A hardline prime minister, P.W. Botha, elected to lead the National Party in 1978, set out to confront both external and internal threats by constructing a massive security apparatus, licensing security officials to take whatever action they deemed necessary at home and abroad. Secret units were soon involved in bombing, arson, kidnapping and assassination. From bases in the Transvaal, South African military intelligence trained, armed and directed a Mozambique rebel group, Renamo, sending it across the border to destroy bridges, railways, agricultural projects and schools.
Simultaneously, Botha sought to modernise apartheid, to rid it of its more impractical encumbrances, to make it function more effectively. He encouraged moves to scrap petty-apartheid rules used to enforce segregation in public places such as post offices and park benches.
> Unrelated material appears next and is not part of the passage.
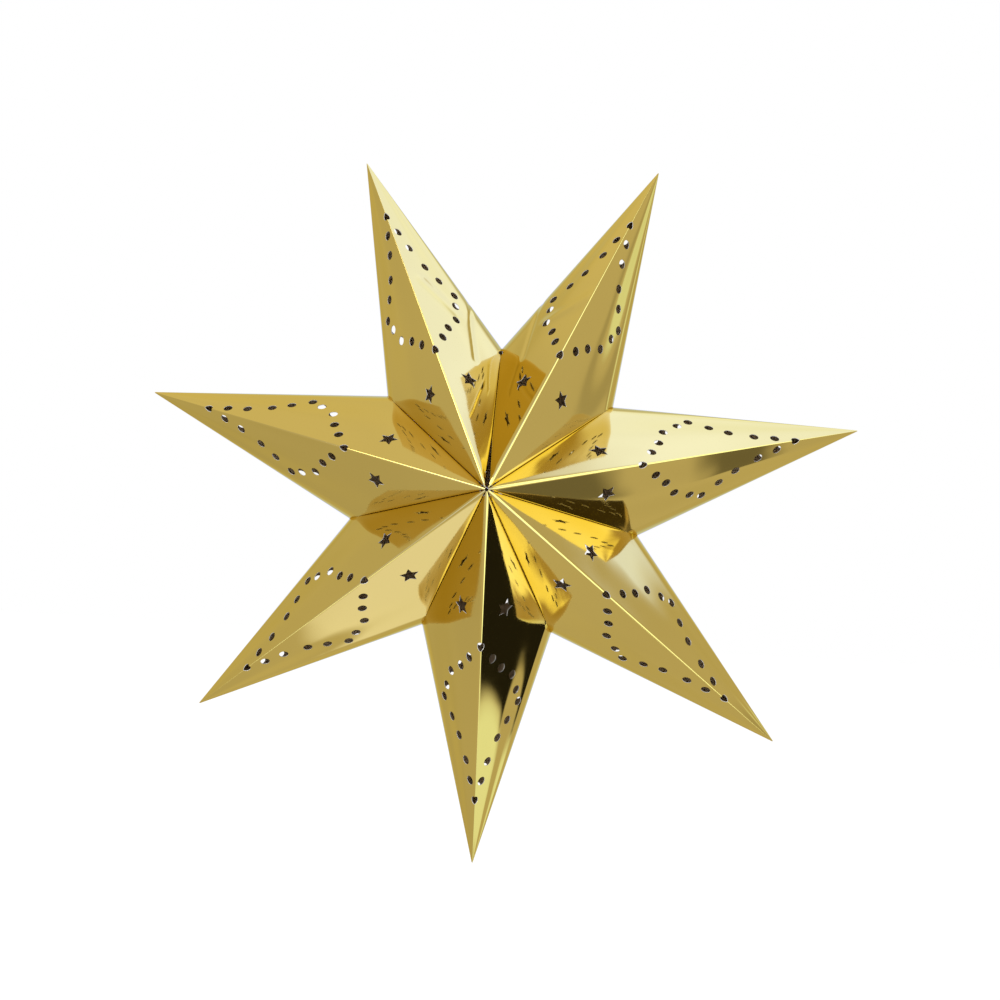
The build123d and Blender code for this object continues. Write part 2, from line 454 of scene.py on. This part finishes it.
def drawSheet(sheet, name):
    # The flat card as a closed slab: its outline, glue tabs and lap, on rays from the tip
    points, quads = [], []

    def addRun(spots):
        points.extend((float(x), float(y)) for x, y in spots)
        return list(range(len(points) - len(spots), len(points)))

    def join(left, right):
        # Quads between two neighbouring runs of points
        quads.extend(zip(left, left[1:], right[1:], right))

    columns = sheetColumns(sheet)
    shares = np.linspace(0, 1, drawing["rows"] + 1)
    foldShares = np.arange(1, drawing["foldRows"] + 1) / drawing["foldRows"]
    tabShares = np.arange(1, drawing["tabRows"] + 1) / drawing["tabRows"]
    for column in columns:
        end, c, line = column["end"], column["c"], column["line"]
        length = np.linalg.norm(end)
        reach = star["tipBlunt"] + shares * (length - star["tipBlunt"])
        spots = np.outer(reach, end / length)
        if column is columns[0]:
            alongRidge = reach
            spots = np.column_stack([reach, sheet.lapFold(reach)[1]])
        if column is columns[-1]:
            inward = np.array([end[1], -end[0]]) / length
            spots = spots + np.outer(fold["lapEdge"] * np.clip(reach / fold["lapEase"], 0, 1), inward)
        column["main"] = addRun(spots)
        if line is None:
            continue
        s = sheet.foldRadius(line, c) * line["turn"] * foldShares
        column["fold"] = column["main"][-1:] + addRun(end + np.outer(s, line["out"]))
        start, room = tabStart(line), line["length"] - tabStart(line)
        if c >= start:
            # The tab's ends are cut back at 45 degrees
            t = fold["tabWidth"] * tabShares
            cut = start + t + (c - start) / room * (room - 2 * t)
            s = t + sheet.foldRadius(line, cut) * line["turn"] - sheet.foldStart(line, cut)
            spots = line["top"] + np.outer(cut, line["along"]) + np.outer(s, line["out"])
            column["tab"] = column["fold"][-1:] + addRun(spots)
    for left, right in zip(columns, columns[1:]):
        join(left["main"], right["main"])
        for run in ("fold", "tab"):
            if left["line"] is right["line"] and left[run] and right[run]:
                join(left[run], right[run])

    # The lap turns in along the back ridge
    radius, inset = sheet.lapFold(alongRidge)
    near = columns[0]["main"]
    for share in foldShares:
        far = addRun(np.column_stack([alongRidge, inset - radius * sheet.ridgeTurn * share]))
        join(far, near)
        near = far
    setback = fold["lapSetback"]
    held = (alongRidge >= setback) & (alongRidge <= ridgeLength - setback)
    x, y = alongRidge[held], (inset - radius * sheet.ridgeTurn)[held]
    near = np.array(near)[held].tolist()
    for t in (fold["lapWidth"] / 2, fold["lapWidth"]):
        room = x[-1] - x[0]
        far = addRun(np.column_stack([x[0] + t + (x - x[0]) / room * (room - 2 * t), y - t]))
        join(far, near)
        near = far
    return closedSlab(points, quads, name)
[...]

He suggested that laws banning interracial marriage and sex should no longer be regarded as ‘holy cows’. African workers were permitted to join registered trade unions. Most job reservation regulations were scrapped. In piecemeal fashion, Botha also endorsed plans to improve conditions in black urban areas. After thirty years of harsh legislation designed to drive out the black population from ‘white’ areas, the government finally recognised their right to live there permanently, according them property rights. But while allowing reforms to the fringes of apartheid, Botha remained as determined as ever to enforce white domination, its central purpose.